I believe that at least 90% of those people were hurting. Their anguish and alienation from their bodies, their yearning to change themselves, to become something special and true — that was "real." But so was their increasing sense of entitlement to other people's faith and labor. And that's not how any of this works.
If you want to change how others see you, it's on you to make that happen: lose the weight, hit the gym, conquer the stutter, buy clothes that fit. I respect trans people who make that effort the way I respect anyone who sets a difficult goal and works tirelessly to achieve it. I may not share their goal; I may worry for their health and happiness in the next sixty years; but the commitment is impressive nonetheless. I can't say the same about trans people who expect the light of the universe to bend around them and make them who they want to be. There are more and more of those these days, as liberals treat the mere acknowledgement of material reality as transphobia.

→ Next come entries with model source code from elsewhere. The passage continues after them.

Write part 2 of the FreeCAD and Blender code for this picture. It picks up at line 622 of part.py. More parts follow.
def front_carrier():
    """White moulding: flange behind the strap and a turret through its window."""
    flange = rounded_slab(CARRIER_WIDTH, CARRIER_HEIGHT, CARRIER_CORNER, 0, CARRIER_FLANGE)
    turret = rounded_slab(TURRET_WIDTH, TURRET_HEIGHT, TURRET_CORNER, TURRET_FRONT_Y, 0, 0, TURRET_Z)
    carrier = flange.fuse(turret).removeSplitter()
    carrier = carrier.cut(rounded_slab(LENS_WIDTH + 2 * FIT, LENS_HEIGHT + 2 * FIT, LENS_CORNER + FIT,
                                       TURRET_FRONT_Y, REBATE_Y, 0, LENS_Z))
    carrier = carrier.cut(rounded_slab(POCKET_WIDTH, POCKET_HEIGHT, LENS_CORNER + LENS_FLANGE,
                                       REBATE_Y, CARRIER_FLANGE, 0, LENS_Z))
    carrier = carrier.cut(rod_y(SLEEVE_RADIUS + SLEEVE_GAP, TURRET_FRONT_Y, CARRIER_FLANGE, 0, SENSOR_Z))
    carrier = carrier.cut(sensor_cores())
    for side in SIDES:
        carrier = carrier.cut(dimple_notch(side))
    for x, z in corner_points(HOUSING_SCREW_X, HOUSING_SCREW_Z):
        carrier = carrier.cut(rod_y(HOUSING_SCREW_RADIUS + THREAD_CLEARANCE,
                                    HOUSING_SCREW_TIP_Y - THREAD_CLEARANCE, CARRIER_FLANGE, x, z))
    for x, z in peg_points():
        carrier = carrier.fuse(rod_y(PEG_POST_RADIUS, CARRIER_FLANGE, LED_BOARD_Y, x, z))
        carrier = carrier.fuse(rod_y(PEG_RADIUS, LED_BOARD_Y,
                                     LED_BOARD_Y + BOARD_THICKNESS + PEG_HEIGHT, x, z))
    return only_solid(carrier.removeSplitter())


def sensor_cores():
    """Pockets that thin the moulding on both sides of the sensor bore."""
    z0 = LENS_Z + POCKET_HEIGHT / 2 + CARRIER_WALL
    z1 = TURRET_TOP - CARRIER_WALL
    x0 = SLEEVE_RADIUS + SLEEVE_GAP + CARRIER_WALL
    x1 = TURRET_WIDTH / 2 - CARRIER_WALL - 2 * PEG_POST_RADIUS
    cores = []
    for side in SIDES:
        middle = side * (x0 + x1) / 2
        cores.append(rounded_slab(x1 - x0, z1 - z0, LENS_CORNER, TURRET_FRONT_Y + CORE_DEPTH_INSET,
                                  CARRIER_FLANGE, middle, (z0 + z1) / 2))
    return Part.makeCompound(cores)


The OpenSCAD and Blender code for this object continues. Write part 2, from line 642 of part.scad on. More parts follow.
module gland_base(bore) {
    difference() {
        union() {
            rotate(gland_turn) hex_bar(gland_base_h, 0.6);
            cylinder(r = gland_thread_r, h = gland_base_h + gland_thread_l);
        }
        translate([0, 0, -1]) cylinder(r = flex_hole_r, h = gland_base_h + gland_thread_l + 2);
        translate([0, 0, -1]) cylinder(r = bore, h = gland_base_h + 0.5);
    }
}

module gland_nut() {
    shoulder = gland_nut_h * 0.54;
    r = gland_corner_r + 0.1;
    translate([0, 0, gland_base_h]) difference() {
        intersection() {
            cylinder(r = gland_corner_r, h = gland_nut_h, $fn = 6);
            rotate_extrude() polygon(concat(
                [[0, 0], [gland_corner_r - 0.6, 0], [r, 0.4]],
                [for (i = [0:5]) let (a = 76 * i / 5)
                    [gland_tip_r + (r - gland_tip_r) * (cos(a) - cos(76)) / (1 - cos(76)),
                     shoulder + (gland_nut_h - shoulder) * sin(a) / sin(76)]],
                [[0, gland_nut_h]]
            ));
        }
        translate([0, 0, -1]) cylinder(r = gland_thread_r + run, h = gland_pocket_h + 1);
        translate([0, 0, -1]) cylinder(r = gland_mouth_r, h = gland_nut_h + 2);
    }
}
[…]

Olly is so obviously phony that even trans people can hate him for making a mockery of their hurt. But that doesn't mean every trans person more "real" than him (the bar is in hell) is a soft authentic soul who "deserves my comfort and respect" (what does that even mean?). There are genuinely troubled trans men who insist that their bodies were never female. There are genuinely troubled trans women who deny ever experiencing male socialization. At this point, most of them would perceive any challenge to their personal beliefs as "harm." It's not on me to accept that framing and hold their hands at church.